By now, many people are already whispering, “Well… that didn’t last long.” The gym routine slipped. The planner went untouched. The goals you felt so motivated about on January 1st now feel heavy and if you posted it on your socials- maybe even a little embarrassing.

Here’s the truth: failing at your New Year’s resolutions doesn’t mean you failed yourself. It means you’re human. What matters more than the resolution itself is the reason behind it.

Most resolutions are surface-level expressions of deeper needs. “Work out every day” often means I want to feel healthy, strong, or confident. “Get a new job” often means I want stability, fulfillment, or financial security. “Go back to school” often means I want growth, purpose, or opportunity. When we judge ourselves for not sticking to the exact resolution, we miss the bigger picture: those needs are still valid, the plan just needs a little fixing.

New Year’s resolutions tend to fail because they’re built on perfect conditions. You’ll find more time. There will be less stress. You will have more energy. But life doesn’t reset on January 1st. Kids still get sick. Work stays demanding. Motivation fluctuates. That doesn’t make you weak, it makes your world real. Instead of abandoning the goal entirely, shrink it.

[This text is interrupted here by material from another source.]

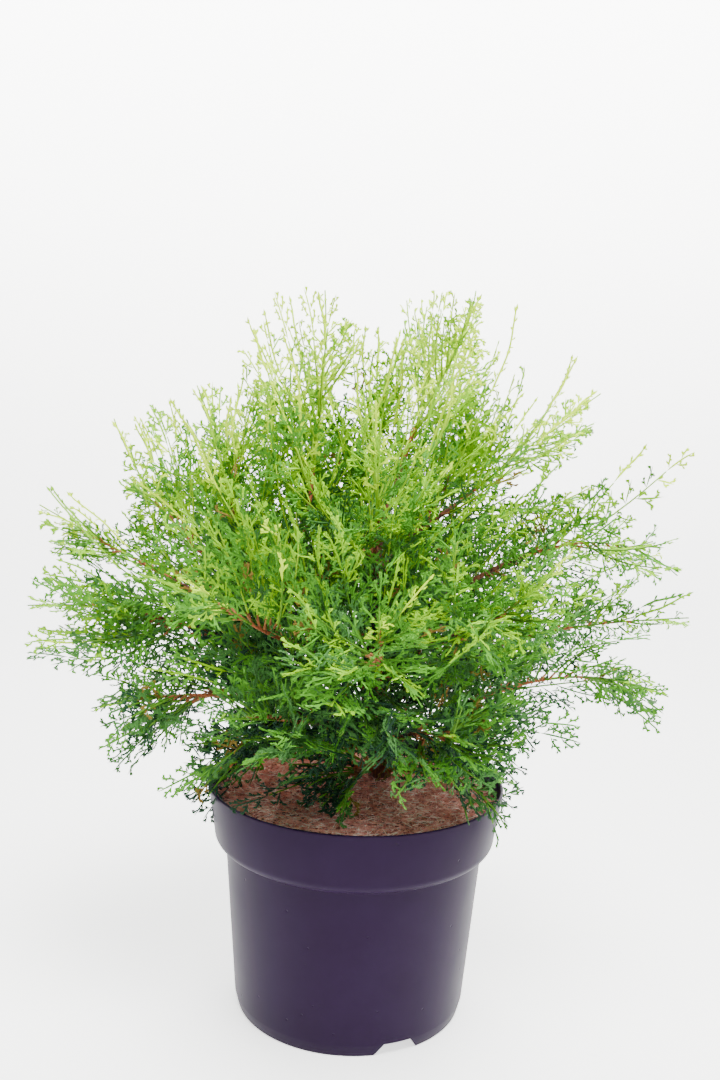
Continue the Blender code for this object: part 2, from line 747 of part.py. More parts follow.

Shift from “All or nothing” to Something Counts”. Rather than chasing big, rigid goals, focus on small actions that support the same purpose. 

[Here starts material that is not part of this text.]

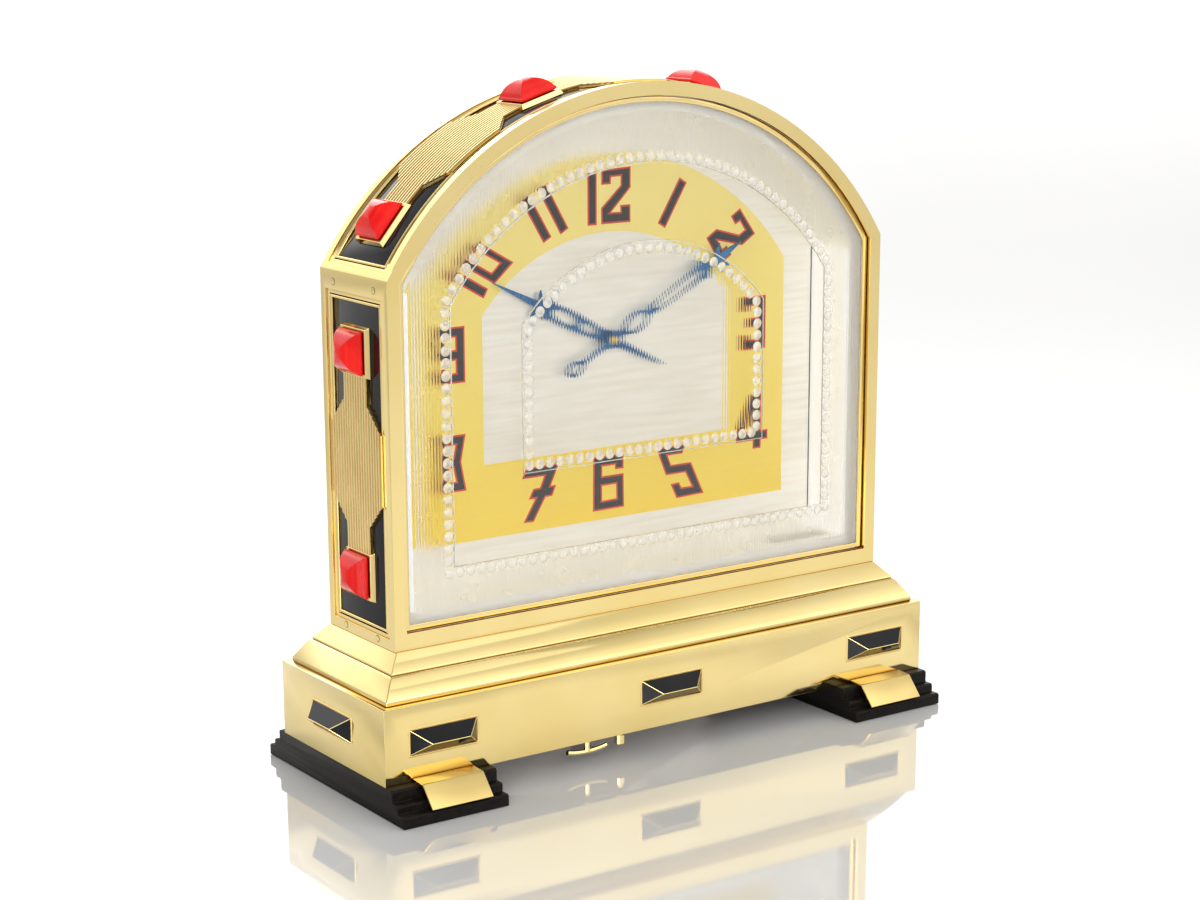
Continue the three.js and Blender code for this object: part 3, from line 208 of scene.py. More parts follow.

# Finishes: how far the painted shade reaches out of an inner corner, and how much the dial glows as painted
# light
CORNER_REACH = 1.1
PAINTED_DIAL_GLOW = 0.1
DIAL_STREAKS = 700

# Stage and light
FLOOR_REACH = 40000
FLOOR_DROP = 0.15
STUDIO_LEVEL = 1.4
STUDIO_SHADES = {
    "Z": [(0.0, 0.6), (0.5, 0.5), (0.56, 0.46), (0.66, 0.95), (0.76, 1.0), (0.86, 0.70), (0.95, 0.50),
          (1.0, 0.44)],
    "Y": [(0.0, 1.42), (0.35, 1.08), (0.6, 0.6), (0.86, 1.7), (1.0, 2.3)],
    "X": [(0.0, 0.5), (0.42, 0.56), (0.6, 1.1), (1.0, 1.1)],
}
LIGHT_AIM = (0, 0, 0.1)
# Each light's name, place in metres, width, height and watts
SOFT_LIGHTS = (
    ("overhead soft light", (-0.2, -0.2, 1.6), 1.6, 1.4, 3),
    ("left soft light", (-1.7, -0.3, 0.7), 0.5, 1.2, 2),
    ("front soft light", (-1.3, -1.6, 0.8), 1.4, 1.0, 22),
)

# Camera: its azimuth, elevation and roll, the point that it looks at, and its distance in metres
CAMERA_TURN = (-34.25, 13.31, -0.34)
CAMERA_TARGET = (-13.5, 0, 72.7)
CAMERA_DISTANCE = 0.7548
CAMERA_LENS = 74.35
CAMERA_SHIFT = (0.0189, 0.0488)

BODY_OF = {node: body for body, nodes in frame["record"]["behaviour"]["bodies"].items() for node in nodes}


# Meshes and pieces

def mesh_of(name, points, faces=(), edges=()):
    mesh = bpy.data.meshes.new(name)
    mesh.from_pydata([Vector(p) * MM for p in points], edges, faces)
    mesh.validate()
    return mesh


def closed_up(mesh):
    """Merges a mesh's doubles and turns its faces outwards."""
    work = bmesh.new()
    work.from_mesh(mesh)
    bmesh.ops.remove_doubles(work, verts=work.verts, dist=1e-7)
    bmesh.ops.recalc_face_normals(work, faces=work.faces)
    work.to_mesh(mesh)
    work.free()
    return mesh


def shaded(mesh, degrees):
    """Smooth shading that stays crisp over edges sharper than the angle."""
    mesh.shade_smooth()
    mesh.set_sharp_from_angle(angle=math.radians(degrees))
    return mesh


def marked(mesh, label, values, kind="FLOAT"):
    """Gives each point of a mesh its value of a named attribute."""
    held = mesh.attributes.new(label, kind, "POINT")
    held.data.foreach_set("value" if kind == "FLOAT" else "vector", values)
    return mesh


def placed(name, data):
    """A new object in the scene."""
    made = bpy.data.objects.new(name, data)
    bpy.context.scene.collection.objects.link(made)
    return made


def dressed(piece, finish):
    piece.data.materials.clear()
    piece.data.materials.append(finish)
    return piece


def kept(piece, body="case", stands_for=()):
    """Sets a finished piece on the body it rides on, and hides the CAD solids it takes the place of."""
    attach(piece, body)
    if stands_for:
        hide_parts(*stands_for)
    return piece


def add_piece(name, mesh, finish, body="case", stands_for=()):
    return kept(dressed(placed(name, mesh), finish), body, stands_for)


def settle_modifiers(piece):
    """Turns a piece and its modifiers into a plain mesh."""
    bpy.context.view_layer.update()
    settled = bpy.data.meshes.new_from_object(
        piece.evaluated_get(bpy.context.evaluated_depsgraph_get()))
    piece.modifiers.clear()
    piece.data = settled
    return piece


def bevelled(piece, width, segments=2, **settings):
    ease = piece.modifiers.new("eased edges", "BEVEL")
    ease.width = width * MM
    ease.segments = segments
    for key, value in settings.items():
        setattr(ease, key, value)
    return settle_modifiers(piece)


def eased_solid(node, word, finish, width, segments=2, broad=None, crisp=False):
    """A CAD solid with its edges eased, as polishing leaves them."""
    mesh = frame["nodes"][node].data.copy()
    work = bmesh.new()
    work.from_mesh(mesh)
    bmesh.ops.remove_doubles(work, verts=work.verts, dist=1e-6)
    bmesh.ops.dissolve_limit(work, angle_limit=math.radians(FLAT_ANGLE), verts=work.verts, edges=work.edges)
    weights = work.edges.layers.float.new("bevel_weight_edge")
    for edge in work.edges:
        if len(edge.link_faces) == 2 and edge.calc_face_angle(0) > math.radians(EASE_ANGLE):
            wide = broad is not None and all(broad(v.co / MM) for v in edge.verts)
            edge[weights] = 1.0 if wide else NARROW_EASE
    work.to_mesh(mesh)
    work.free()
    mesh.shade_smooth()
    piece = bevelled(placed("%s_%s" % (node, word), mesh), width / NARROW_EASE, segments,
                     limit_method="WEIGHT", harden_normals=not crisp)
    if crisp:
        shaded(piece.data, CRISP_ANGLE)
    return kept(dressed(piece, finish), BODY_OF[node], (node,))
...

If your goal was health, maybe try adding one extra glass of water a day, take a 5 minute walk break in your day or stretch before bed. 

If your goal was career growth, try updating a section of your resume, listen to one podcast episode related to your industry, send one email or make a new connection.

If your goal was education or learning, read an educational article, watch a short video, watch a Ted Talk take and notes for 10 minutes.

Small steps don’t feel impressive but they are sustainable. And sustainability is what creates real change. Growth rarely looks like consistency. It can look like starting, stopping, restarting and adjusting. Each time you return to your intention, you’re practicing resilience, not failure. 

Instead of asking, “Why can’t I stick to this?” try asking:

  • What was I hoping this goal would give me?

  • What’s one small thing I can do this week to support that?

You don’t need a new year to begin again. You don’t need perfect follow-through to make progress.

Sometimes the real win isn’t completing the resolution, it’s learning how to care for yourself without punishment.

And that kind of growth lasts far longer than January.